In this selection from "Young Sidney Hook", Phelps
recounts the publication and importance of Hook's
"Towards the Understanding of Karl Marx" (1933), a
brilliant work of Marxist philosophy which the
later Hook, as an ardent Cold Warrior, never
allowed to be republished. Phelps also explains
how Hook broke with the Communist Party, embarking
on a fruitful five-year period as an independent
Marxist.
Prior to this excerpt, Phelps tells of Hook's
childhood in New York's immigrant slums, explains
the genesis of his revolutionary politics in
militant high school opposition to the First World
War, outlines his conversion to pragmatism under
the influence of his teacher John Dewey, sketches
his visits to Germany and the Soviet Union to
research Marx and Hegel, and clarifies his
proximity to the Communist Party, including public
support for the Communist ticket in
the 1932 presidential campaign.
We believe that "Young Sidney Hook" will make an
important contribution to current discussions of
socialism and democracy and testifies to the
undiminished potential for a historical
materialist approach to intellectual history. Its
most controversial aspect, however, is likely to
be its fresh perspective on American pragmatism.
Pragmatism, which maintains that the value and
veracity of ideas is best determined by their
consequences in practical experience, is currently
experiencing a renaissance in philosophy,
literature, politics, legal theory, and feminism.

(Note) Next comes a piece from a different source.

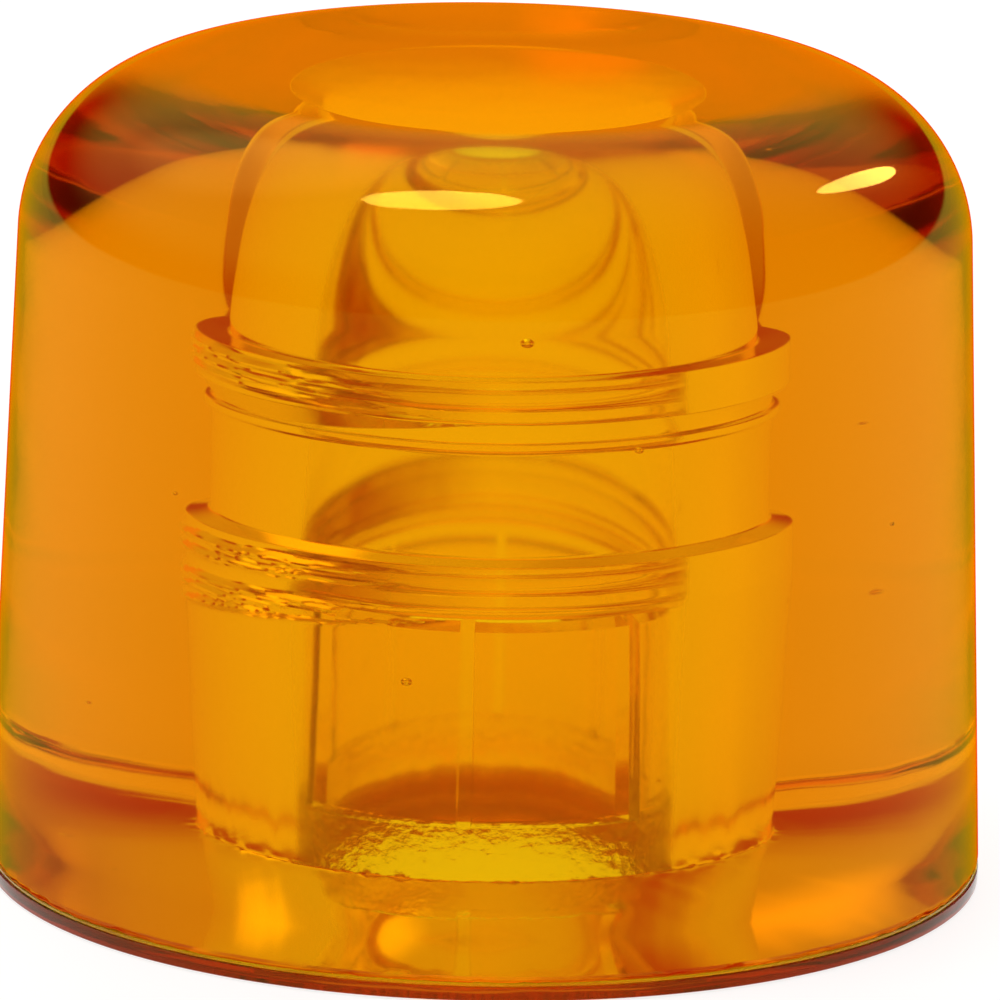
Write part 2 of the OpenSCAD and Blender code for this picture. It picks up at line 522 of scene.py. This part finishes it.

Traditionally Marxism and pragmatism have been
seen as antithetical: Marxists have viewed
pragmatists as opportunists, pragmatists have
viewed Marxists as dogmatists. The leading
contemporary pragmatist, Richard Rorty, advocates
"postmodern bourgeois liberalism" and is deeply
influenced by the skepticism of the linguistic
turn.
Phelps reminds us of a very different moment in
the history of pragmatism: the young Sidney Hook,
who viewed Marxism and pragmatism as mutually
historical, naturalist, democratic, and
experimental in method.
Christopher Phelps, an editor of "Against the
Current", is Visiting Assistant Professor of
History at the University of Oregon.
============================================================
AS HIS CONFLICTS with the dominant forces within the Communist movement mounted, Sidney Hook put the finishing touches on "Towards the Understanding of Karl Marx: A Revolutionary Interpretation" (1933), a masterful examination that even today remains one of the most compelling guides to Marx's thought. The book took germinal form in some of Hook's writings and talks of the late 1920s. It was, in finished form, his greatest accomplishment of the early 1930s.

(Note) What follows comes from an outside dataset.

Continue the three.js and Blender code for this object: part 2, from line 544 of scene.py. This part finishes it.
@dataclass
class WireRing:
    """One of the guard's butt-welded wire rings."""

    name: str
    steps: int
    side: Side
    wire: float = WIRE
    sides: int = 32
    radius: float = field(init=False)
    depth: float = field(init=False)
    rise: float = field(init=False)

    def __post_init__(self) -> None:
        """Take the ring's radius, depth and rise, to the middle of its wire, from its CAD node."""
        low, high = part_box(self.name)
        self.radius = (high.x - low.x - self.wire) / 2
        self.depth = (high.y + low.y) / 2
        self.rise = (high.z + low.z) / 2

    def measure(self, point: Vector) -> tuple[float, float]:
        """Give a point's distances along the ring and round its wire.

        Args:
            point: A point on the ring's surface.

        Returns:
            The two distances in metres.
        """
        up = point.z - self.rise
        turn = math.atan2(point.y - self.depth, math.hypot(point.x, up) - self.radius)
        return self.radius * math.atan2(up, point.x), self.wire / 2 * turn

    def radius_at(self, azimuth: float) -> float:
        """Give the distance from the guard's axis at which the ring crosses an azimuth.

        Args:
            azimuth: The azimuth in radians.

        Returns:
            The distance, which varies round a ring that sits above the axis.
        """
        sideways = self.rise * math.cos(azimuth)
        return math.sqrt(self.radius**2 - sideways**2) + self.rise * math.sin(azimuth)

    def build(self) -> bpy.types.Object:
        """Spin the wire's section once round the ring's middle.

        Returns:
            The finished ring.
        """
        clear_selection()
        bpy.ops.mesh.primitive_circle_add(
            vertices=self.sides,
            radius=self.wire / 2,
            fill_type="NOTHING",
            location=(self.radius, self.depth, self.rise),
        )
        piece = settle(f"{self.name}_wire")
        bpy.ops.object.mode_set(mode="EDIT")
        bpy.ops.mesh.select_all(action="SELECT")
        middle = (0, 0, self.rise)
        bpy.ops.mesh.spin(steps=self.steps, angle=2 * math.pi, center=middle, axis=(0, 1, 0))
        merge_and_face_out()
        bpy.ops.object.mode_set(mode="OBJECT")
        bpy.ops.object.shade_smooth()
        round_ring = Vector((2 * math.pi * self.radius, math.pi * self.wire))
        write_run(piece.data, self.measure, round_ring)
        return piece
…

The book's release, timed to commemorate the fiftieth anniversary of Marx's death, coincided with the "bank holiday" declared by President Franklin Delano Roosevelt in March 1933, a date which seemed to mark the nadir of capitalism's basic financial institutions.
The premise of "Towards the Understanding of Karl Marx was that Marxism" is not an armchair philosophy of retrospection, but a philosophy of social action; more specifically, a theory of social revolution." [1] Since Marx's death, that understanding, Hook argued, had been buried beneath an accumulation of interpretations to the contrary. The first and most powerful half of "Towards the Understanding of Karl Marx" was devoted, hence, not to explicating Marx but to a critical history of his interpreters.
The eclipse of the active element in Marxist theory was due, Hook held, mainly to the rise of reformist Social Democracy in nineteenth-century Germany, a phenomenon which he explained by historical factors: Economically, Germany rose to imperialist stature, permitting state insurance and rising wages for skilled workers, and encouraging nationalism and conservative trade unionism; politically, the combined influence of Bismarckian repression and subsequent liberalization caused timidity among leading socialists, a penchant for restrained language and a desire to maintain electoral respectability. <snip> M.P.